One aspect of the research which sits uncomfortably with me is the choice by many to use architecture as a stepping stone to faith rather than people. What does this say about attitudes towards Christians? It’s a hard fact to swallow but many people who aren’t Christians don’t trust us. Many find us to be hypocritical and judgmental. We aren’t always the most popular crowd in town. Sometimes that is due to the unavoidable conflict between the Gospel and the world. The test of the Gospel has never been widespread popular acclaim. Where we can help our bad press is where it’s deserved.

Bad press is hard to fix if there is no proximity between yourself and those who have the negative perceptions. The more proximity our church members have with their community, the better the perception of us by our peers in the community. That’s because Baptists are generally salt of the earth people who lovingly and sacrificially serve their local community and have done for decades. The more emphasis a church places on mission from both an attractional and an incarnational point of view, the more connected the church is to the people who should matter to them in their surrounding neighbourhood.

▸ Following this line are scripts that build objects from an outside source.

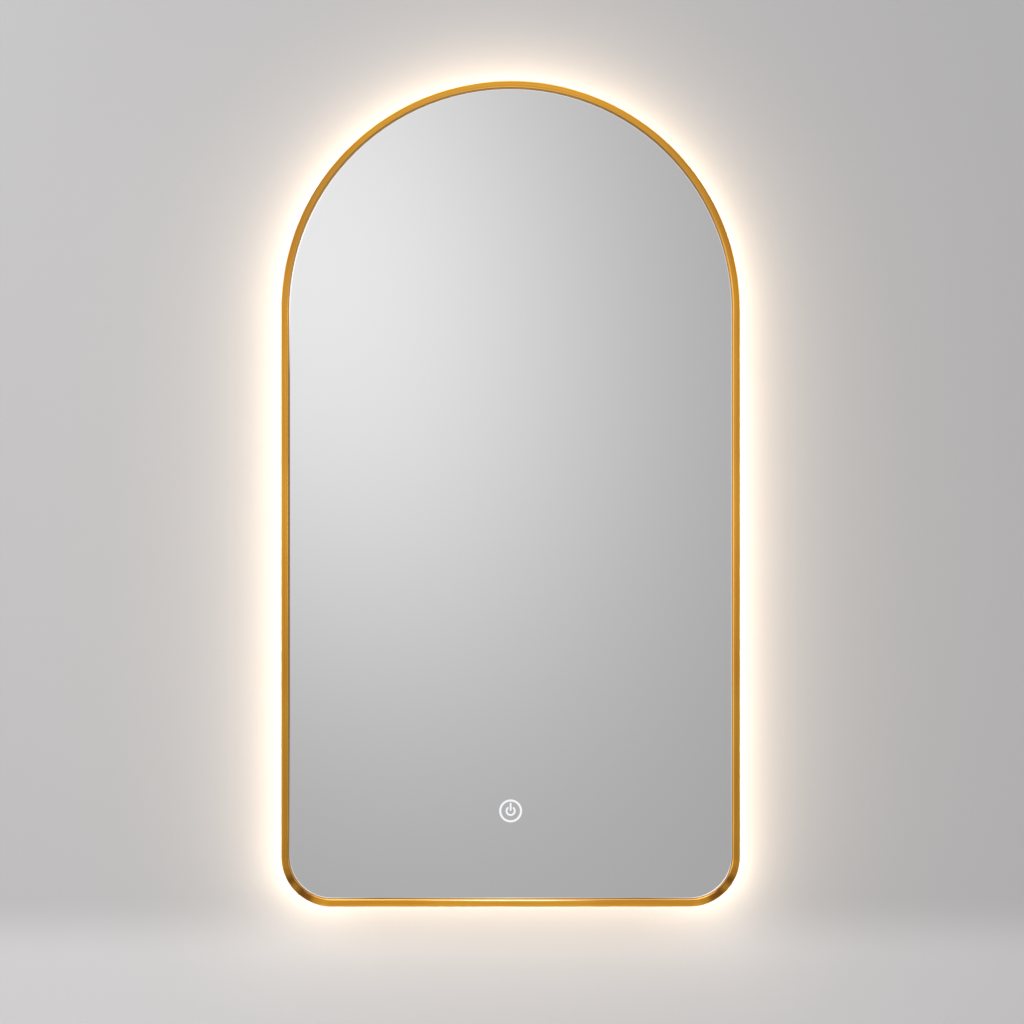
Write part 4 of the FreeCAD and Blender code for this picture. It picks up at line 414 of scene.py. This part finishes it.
def make_rubber():
    """Black rubber with a dull bloom."""
    made = Shader("bumper_rubber", specular_ior_level=0.35)
    bloom = made.noise(90, 4)
    made.set("Base Color", made.mix(bloom, rgb(0.012, 0.012, 0.013), rgb(0.035, 0.035, 0.036)))
    made.set("Roughness", made.between(bloom, 0.55, 0.8))
    made.bump(made.noise(1200, 3), 0.03 * MM)
    return made


def make_board():
    """Green solder mask over the copper's faint relief."""
    made = Shader("board_green")
    copper = made.cells(420, feature="F2")
    made.set("Base Color", made.mix(copper, rgb(0.008, 0.09, 0.03), rgb(0.02, 0.2, 0.07)))
    made.set("Roughness", made.between(made.noise(300, 2), 0.22, 0.38))
    made.bump(copper, 0.03 * MM)
    return made


def make_foil():
    """Heating foil: clear amber film over a fine carbon weave."""
    made = Shader("heating_foil")
    weave = made.node("TexWave", {"Vector": made.spread(), "Scale": 60.0}, bands_direction="Z")
    wave = weave.outputs["Fac"]
    made.set("Base Color", made.mix(wave, rgb(0.42, 0.22, 0.05), rgb(0.12, 0.07, 0.03)))
    made.set("Roughness", made.between(made.noise(120, 2), 0.25, 0.4))
    made.bump(wave, 0.05 * MM)
    return made


def make_sheath(name, colour, second=None):
    """A lead's sheath, with a stripe of the second colour if it has one."""
    made = Shader(name)
    streak = made.noise(300, 3, (1, 1, 0.1))
    body = made.mix(streak, shade(colour, 0.9), colour)
    if second:
        stripe = made.node("TexWave", {"Vector": made.spread(), "Scale": 110.0}, bands_direction="X")
        body = made.mix(made.math("GREATER_THAN", stripe.outputs["Fac"], 0.55), body, second)
    made.set("Base Color", body)
    made.set("Roughness", made.between(streak, 0.32, 0.45))
    made.bump(streak, 0.02 * MM)
    return made


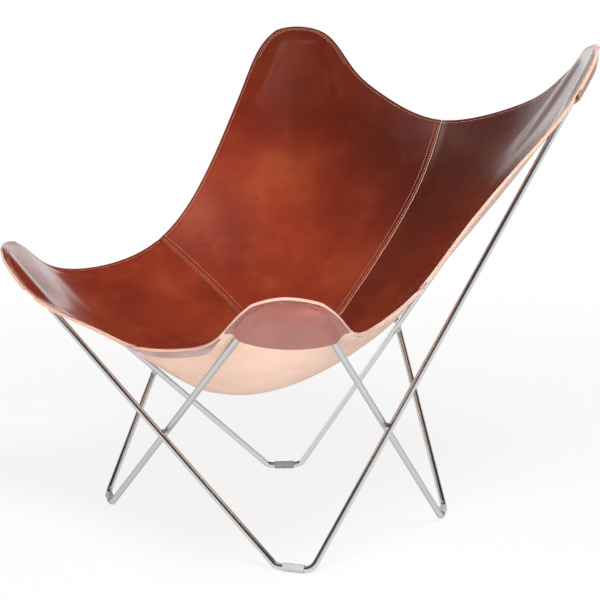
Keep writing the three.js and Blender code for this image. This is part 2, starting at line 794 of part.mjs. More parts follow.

Youth Groups re-evaluation
I’m not sure what they are doing in youth groups over in the UK but I would have thought that they should be a big plus anywhere. Perhaps the acid test of whether a youth group cuts the mustard with local teens is determined by how insular or outward focussed it is. I’ve known youth groups to be pretty much for the teenagers of the church parents. That’s fair enough, in that parents in church have a reasonable expectation that the church will have a functional and faith nurturing youth group. However, if that is to the exclusion of non-church teens I can understand why that would not be an attractive environment for outsiders.

The role of Christian schooling
Whilst we don’t have inspiring architecture, we do have a growing independent Christian school sector which serves as an extension of the church by way of passionate teachers who are committed followers of Christ nurturing new generations of young people. As a Baptist minister, I am continually approached by many non-Christian friends to support applications for their children to attend a Christian school.

These schools present an attractive proposition for many non-Christian parents from an educational point of view. It demonstrates an openness to the Christian faith (at least on their children’s behalf). These families become exposed to the Christian faith by being part of the school community.

Christian teachers invariably leave a positive legacy in the lives of children through their professionalism, character and passion for faith in Christ.

God is at work
In summary, the research points to aspects of faith attraction that are beyond our control, namely that young people are having ‘spiritual experiences’, reading the Bible and praying. They also point to a brighter picture of the amount of young people who identify as believers. We all too easily forget that the sum total of what is happening in relation to people being drawn to God is not encapsulated in our efforts alone. God is at work everywhere, and we can be too busy hatching our own plans on his behalf instead of joining in on what He is doing.